Sigh. A 64-bit processor based on IBMs server-grade 64-bit POWER4 lies at the heart of this new desktop range; it's a first for the home user, the architecture of which allows for a tremendous leap in memory capacity, bus-speed, and sex appeal. I don't really care whether the machine is the fastest PC out there, as is claimed, though for it's price, it probably is - my 733 Mhz G4 is faster than a 3 GHz Pentium on some fronts, so I'd not be hard pressed to accept that the G5 is, in practice - the point is that Apple have finally come up with a new flagship range more in keeping with what people expect of them, and one which is more readily expandable.
Some saw the company's announcement of the G5 as a pyrrhic event, but not everything need be based on outdoing the competition; more deserved attention seems to be garnered by serving the needs of a faithful clientele, and I am more than happy with the quiet confidence that they impart through the development of a fine product range. Just release Panther already.

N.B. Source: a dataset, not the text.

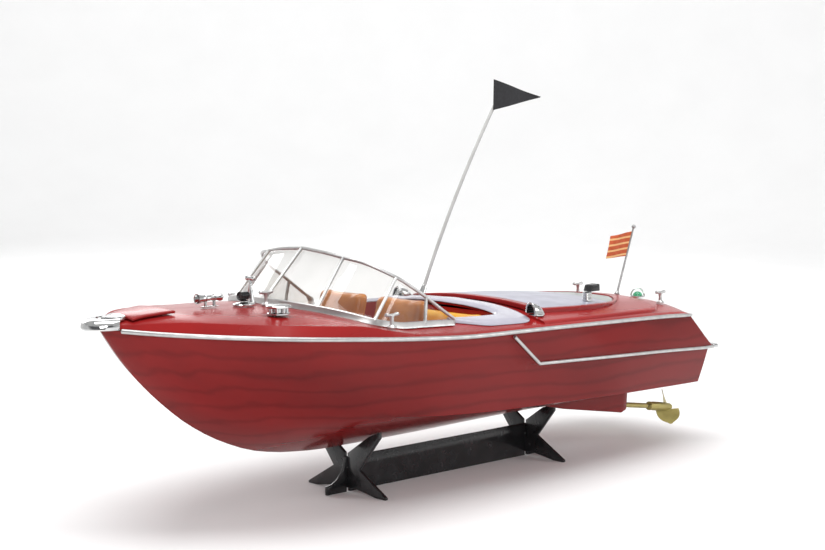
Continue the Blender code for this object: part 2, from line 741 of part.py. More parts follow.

*Ack! The Germans and French didn't support our bid for a legitimate attack on Iraq - trade embargo! Trade embargo!
I was diverted by this example of a learning software; a programme which plays 20 questions, and which adapts its database to address inaccuracies in its guessing. It guessed my first item incorrectly, but came close, and got the second quite easily; don't try to be a smartass, or in fact, do.
I saw T3 on Sunday; this software doesn't worry me, but it's amusing to draw the comparison. The Vingean singularity (a theoretical point after which man's technology will outgrow the need for intervention by its creator, being able to exist and replicate itself independently) is probably a ways away, though who knows what the military are playing with...
Somewhat impressed at the initial reception that the new iTunes store received, I am now officially amazed. It would seem that they have come up with a genuinely workable formula.
If only the service would come our way; in the UK, you can view and listen to store content - the exclusive tracks have blown me out of the water too - but not purchase. Yet. HELLO!